Stated task -
Your task is to repeat only the lines from the one with "const bench = new THREE.Group();" through the one with "bpy.data.objects.remove(obj)", exactly as they stand, both ends included.

Provided material -

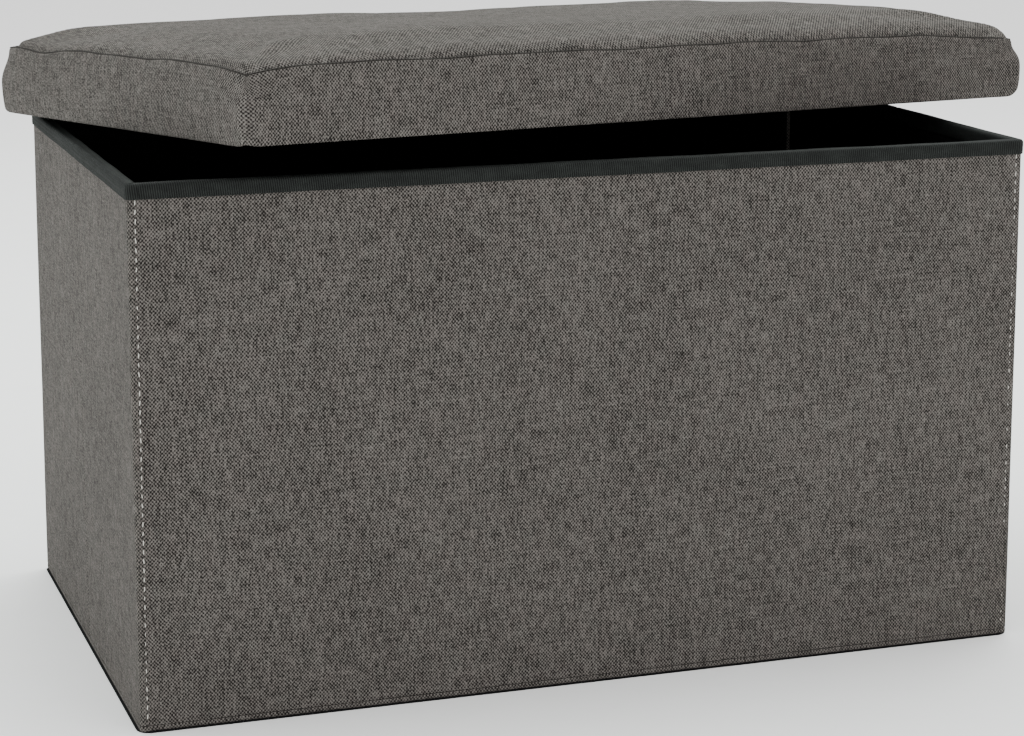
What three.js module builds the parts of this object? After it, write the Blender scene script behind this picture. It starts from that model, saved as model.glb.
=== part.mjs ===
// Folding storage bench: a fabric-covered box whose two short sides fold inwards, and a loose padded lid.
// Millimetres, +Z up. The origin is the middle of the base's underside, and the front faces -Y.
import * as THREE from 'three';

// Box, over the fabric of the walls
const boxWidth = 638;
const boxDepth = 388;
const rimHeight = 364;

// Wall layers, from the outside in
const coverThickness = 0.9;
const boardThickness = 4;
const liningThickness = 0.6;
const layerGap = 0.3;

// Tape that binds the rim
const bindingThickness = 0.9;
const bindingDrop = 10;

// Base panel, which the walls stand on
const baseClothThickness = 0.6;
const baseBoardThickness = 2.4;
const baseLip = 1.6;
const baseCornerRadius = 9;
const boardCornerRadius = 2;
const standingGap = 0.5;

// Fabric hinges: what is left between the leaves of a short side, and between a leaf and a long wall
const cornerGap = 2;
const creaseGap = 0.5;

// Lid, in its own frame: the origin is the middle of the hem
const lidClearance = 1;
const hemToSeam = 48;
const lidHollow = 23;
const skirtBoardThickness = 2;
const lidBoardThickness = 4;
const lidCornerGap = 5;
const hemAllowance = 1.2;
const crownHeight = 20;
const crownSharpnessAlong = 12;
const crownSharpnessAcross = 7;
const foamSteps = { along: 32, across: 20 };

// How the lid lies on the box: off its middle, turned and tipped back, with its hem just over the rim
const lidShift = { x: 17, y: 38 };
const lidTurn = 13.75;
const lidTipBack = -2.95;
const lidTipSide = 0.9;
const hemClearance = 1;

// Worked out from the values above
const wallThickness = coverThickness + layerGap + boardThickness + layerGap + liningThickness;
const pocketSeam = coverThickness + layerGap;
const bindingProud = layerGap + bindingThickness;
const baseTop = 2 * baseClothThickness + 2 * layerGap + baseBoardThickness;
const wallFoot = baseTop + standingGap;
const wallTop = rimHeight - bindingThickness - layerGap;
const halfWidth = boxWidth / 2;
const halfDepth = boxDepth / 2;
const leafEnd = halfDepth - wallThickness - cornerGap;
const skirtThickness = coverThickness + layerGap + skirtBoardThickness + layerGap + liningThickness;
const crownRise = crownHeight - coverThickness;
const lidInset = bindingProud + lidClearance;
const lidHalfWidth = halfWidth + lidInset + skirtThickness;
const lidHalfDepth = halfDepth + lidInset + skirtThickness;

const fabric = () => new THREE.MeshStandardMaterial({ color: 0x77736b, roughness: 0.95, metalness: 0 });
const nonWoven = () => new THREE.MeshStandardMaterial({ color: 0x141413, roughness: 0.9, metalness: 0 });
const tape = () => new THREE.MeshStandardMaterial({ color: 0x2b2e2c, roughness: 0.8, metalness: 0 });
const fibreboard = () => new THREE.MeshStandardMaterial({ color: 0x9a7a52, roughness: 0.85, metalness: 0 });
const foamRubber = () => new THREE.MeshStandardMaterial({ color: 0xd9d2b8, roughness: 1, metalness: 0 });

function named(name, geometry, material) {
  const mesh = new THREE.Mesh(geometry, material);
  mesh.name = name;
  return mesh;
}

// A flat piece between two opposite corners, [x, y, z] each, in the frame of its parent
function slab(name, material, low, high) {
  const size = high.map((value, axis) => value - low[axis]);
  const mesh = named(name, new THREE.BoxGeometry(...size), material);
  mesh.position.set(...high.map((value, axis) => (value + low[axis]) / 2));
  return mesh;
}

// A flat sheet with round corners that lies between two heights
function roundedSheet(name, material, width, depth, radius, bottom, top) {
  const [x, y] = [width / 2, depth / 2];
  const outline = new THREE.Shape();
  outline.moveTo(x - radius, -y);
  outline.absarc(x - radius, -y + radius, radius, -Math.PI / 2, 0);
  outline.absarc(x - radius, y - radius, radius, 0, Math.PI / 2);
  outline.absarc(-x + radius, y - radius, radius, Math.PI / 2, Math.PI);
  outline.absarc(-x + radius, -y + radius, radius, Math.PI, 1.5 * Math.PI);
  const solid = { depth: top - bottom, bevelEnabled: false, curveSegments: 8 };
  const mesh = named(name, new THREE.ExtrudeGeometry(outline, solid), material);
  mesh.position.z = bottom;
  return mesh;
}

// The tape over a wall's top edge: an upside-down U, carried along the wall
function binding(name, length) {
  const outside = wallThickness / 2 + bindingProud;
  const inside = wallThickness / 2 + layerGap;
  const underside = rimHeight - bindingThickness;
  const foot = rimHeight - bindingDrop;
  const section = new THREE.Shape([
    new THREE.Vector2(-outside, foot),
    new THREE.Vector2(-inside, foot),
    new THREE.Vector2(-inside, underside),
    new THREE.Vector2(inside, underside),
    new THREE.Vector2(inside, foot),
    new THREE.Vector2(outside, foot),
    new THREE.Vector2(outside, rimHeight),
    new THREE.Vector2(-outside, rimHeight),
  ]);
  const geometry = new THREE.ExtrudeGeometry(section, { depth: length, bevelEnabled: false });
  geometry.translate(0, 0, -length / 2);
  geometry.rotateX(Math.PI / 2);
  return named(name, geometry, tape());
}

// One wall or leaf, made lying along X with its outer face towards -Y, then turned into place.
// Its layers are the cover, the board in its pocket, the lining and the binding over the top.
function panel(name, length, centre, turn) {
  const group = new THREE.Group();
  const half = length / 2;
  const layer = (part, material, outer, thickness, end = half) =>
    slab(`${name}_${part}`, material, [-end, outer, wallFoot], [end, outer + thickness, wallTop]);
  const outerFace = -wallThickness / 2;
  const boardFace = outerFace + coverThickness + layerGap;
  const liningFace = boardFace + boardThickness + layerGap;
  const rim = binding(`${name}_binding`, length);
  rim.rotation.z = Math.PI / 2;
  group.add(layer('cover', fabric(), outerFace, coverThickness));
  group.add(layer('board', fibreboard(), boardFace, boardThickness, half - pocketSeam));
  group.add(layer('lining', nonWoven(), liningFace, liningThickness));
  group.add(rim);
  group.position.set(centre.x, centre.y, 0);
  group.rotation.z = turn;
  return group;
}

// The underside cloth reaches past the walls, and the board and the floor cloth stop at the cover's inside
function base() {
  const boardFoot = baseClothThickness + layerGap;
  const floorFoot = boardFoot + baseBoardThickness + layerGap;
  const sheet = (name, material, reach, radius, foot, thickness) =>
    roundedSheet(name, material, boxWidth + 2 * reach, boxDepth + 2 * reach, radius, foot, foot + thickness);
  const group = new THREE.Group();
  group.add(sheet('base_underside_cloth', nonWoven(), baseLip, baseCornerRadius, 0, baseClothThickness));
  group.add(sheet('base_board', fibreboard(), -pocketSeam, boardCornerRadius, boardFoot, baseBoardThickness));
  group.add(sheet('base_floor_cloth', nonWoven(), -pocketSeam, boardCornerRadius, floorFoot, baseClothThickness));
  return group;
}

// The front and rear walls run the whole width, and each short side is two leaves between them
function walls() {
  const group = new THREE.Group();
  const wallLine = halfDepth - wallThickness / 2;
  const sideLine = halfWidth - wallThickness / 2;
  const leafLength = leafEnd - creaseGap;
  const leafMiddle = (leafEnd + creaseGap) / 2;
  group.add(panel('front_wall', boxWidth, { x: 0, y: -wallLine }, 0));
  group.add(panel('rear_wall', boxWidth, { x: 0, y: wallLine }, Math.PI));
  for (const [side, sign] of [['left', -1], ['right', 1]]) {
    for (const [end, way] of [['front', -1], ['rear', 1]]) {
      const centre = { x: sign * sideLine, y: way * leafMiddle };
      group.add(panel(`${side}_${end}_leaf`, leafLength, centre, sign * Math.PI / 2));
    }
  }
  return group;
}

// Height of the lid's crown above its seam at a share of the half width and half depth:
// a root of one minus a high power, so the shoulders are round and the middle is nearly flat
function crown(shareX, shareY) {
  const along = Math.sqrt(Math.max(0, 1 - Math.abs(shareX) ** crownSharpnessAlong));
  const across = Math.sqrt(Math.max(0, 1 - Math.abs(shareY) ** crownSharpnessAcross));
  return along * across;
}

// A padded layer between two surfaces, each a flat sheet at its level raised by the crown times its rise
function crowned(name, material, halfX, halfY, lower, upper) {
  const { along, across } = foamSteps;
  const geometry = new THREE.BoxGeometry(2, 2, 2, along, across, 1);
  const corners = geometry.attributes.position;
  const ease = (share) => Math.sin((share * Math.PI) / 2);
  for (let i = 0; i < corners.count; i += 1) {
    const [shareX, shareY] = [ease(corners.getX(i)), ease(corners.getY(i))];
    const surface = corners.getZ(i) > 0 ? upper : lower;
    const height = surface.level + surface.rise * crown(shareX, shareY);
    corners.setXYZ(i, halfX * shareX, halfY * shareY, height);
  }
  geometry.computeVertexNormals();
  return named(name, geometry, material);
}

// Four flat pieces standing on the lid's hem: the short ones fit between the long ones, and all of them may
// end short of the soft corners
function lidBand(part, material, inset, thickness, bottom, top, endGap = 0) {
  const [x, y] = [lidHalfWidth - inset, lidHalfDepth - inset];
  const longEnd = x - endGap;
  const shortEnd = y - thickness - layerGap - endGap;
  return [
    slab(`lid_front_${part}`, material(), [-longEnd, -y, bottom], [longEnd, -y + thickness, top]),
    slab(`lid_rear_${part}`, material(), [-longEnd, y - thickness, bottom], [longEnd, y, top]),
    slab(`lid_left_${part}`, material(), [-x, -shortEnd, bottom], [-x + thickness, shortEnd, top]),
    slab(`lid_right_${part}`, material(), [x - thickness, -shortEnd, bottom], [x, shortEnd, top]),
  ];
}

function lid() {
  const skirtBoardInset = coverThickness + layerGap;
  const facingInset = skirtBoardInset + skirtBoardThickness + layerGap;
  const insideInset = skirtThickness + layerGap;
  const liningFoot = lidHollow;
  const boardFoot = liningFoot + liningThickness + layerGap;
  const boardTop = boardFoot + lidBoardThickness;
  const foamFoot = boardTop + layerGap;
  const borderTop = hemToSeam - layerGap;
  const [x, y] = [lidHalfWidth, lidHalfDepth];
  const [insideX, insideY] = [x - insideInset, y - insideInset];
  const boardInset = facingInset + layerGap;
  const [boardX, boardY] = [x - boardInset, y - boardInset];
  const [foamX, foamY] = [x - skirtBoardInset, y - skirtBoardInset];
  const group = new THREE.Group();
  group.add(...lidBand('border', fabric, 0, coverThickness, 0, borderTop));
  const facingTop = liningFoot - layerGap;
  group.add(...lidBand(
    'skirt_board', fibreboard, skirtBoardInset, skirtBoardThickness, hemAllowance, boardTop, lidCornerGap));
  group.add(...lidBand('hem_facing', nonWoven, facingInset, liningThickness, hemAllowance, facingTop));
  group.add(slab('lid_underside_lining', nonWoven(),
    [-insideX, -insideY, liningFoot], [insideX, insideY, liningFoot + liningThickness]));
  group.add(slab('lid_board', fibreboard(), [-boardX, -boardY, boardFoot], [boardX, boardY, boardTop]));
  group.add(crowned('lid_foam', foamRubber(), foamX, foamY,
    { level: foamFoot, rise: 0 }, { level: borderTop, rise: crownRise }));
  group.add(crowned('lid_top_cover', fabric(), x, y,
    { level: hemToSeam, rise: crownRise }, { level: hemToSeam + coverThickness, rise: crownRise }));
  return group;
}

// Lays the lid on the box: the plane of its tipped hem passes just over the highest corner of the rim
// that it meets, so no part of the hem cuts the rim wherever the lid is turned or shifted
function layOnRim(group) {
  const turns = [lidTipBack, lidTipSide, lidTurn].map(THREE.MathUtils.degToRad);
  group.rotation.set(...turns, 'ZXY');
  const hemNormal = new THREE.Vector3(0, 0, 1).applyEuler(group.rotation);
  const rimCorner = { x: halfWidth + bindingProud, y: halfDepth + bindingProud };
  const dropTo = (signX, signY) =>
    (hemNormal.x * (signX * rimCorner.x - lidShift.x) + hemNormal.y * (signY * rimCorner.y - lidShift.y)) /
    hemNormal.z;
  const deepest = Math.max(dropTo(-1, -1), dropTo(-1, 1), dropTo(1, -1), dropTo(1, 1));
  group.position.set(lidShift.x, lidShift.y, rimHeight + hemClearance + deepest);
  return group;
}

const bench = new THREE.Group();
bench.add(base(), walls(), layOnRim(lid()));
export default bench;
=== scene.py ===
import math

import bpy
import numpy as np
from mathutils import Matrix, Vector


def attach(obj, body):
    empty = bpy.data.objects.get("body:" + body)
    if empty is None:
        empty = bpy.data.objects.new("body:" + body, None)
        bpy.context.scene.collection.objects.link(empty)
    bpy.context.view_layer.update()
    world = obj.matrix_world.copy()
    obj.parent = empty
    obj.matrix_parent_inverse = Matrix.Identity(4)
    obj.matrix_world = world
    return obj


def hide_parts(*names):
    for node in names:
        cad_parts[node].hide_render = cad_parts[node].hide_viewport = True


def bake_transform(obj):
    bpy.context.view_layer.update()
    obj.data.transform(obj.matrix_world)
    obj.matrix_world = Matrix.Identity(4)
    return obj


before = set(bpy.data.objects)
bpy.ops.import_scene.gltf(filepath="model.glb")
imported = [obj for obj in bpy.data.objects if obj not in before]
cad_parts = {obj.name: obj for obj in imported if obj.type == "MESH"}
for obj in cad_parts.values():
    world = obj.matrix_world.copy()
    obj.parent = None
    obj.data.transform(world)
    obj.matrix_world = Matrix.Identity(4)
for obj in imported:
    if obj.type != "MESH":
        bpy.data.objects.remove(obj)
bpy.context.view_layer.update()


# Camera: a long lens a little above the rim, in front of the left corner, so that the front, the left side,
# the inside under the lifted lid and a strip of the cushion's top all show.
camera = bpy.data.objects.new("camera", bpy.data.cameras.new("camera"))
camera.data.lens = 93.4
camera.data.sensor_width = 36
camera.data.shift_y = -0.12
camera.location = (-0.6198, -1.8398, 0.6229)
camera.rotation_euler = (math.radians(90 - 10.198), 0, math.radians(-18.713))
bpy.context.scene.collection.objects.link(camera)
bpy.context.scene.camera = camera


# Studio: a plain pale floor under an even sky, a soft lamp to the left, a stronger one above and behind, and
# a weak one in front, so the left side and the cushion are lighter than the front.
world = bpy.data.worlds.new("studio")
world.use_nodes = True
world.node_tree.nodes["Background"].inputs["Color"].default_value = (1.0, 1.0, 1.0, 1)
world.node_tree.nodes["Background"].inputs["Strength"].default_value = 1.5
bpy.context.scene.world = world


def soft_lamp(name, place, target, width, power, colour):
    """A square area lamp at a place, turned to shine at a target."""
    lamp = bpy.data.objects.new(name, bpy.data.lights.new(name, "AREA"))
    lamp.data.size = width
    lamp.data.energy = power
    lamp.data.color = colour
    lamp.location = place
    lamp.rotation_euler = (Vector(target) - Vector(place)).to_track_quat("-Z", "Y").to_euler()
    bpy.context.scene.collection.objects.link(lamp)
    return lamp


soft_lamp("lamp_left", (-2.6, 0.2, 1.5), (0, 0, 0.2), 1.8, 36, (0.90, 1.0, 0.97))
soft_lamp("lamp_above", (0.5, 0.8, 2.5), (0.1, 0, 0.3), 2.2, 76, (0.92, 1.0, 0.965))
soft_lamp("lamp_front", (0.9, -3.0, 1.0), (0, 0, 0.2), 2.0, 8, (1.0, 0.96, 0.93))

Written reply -
const bench = new THREE.Group();
bench.add(base(), walls(), layOnRim(lid()));
export default bench;
=== scene.py ===
import math

import bpy
import numpy as np
from mathutils import Matrix, Vector


def attach(obj, body):
    empty = bpy.data.objects.get("body:" + body)
    if empty is None:
        empty = bpy.data.objects.new("body:" + body, None)
        bpy.context.scene.collection.objects.link(empty)
    bpy.context.view_layer.update()
    world = obj.matrix_world.copy()
    obj.parent = empty
    obj.matrix_parent_inverse = Matrix.Identity(4)
    obj.matrix_world = world
    return obj


def hide_parts(*names):
    for node in names:
        cad_parts[node].hide_render = cad_parts[node].hide_viewport = True


def bake_transform(obj):
    bpy.context.view_layer.update()
    obj.data.transform(obj.matrix_world)
    obj.matrix_world = Matrix.Identity(4)
    return obj


before = set(bpy.data.objects)
bpy.ops.import_scene.gltf(filepath="model.glb")
imported = [obj for obj in bpy.data.objects if obj not in before]
cad_parts = {obj.name: obj for obj in imported if obj.type == "MESH"}
for obj in cad_parts.values():
    world = obj.matrix_world.copy()
    obj.parent = None
    obj.data.transform(world)
    obj.matrix_world = Matrix.Identity(4)
for obj in imported:
    if obj.type != "MESH":
        bpy.data.objects.remove(obj)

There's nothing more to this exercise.